*DATASET RECORDS*.

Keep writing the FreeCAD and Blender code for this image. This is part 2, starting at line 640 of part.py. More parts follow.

==

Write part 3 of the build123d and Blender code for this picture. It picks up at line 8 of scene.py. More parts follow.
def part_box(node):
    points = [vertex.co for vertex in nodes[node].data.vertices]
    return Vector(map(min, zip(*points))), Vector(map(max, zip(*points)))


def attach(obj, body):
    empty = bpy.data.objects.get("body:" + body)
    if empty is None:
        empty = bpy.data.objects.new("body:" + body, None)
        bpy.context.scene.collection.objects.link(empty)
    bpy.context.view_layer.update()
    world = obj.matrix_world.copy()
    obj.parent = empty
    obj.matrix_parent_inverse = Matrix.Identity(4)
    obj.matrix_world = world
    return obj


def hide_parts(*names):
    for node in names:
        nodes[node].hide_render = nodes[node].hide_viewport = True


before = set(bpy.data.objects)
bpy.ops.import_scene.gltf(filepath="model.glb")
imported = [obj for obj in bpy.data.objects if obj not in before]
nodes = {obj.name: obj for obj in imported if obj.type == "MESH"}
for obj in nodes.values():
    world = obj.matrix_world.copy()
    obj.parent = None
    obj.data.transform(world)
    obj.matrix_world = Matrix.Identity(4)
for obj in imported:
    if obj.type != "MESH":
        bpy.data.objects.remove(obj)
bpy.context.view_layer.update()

*AIM OF THE TASK*.
Which lines in the records above contain the string "names"? Copy each one.

*ANSWER TO THE TASK*.
def hide_parts(*names):
    for node in names:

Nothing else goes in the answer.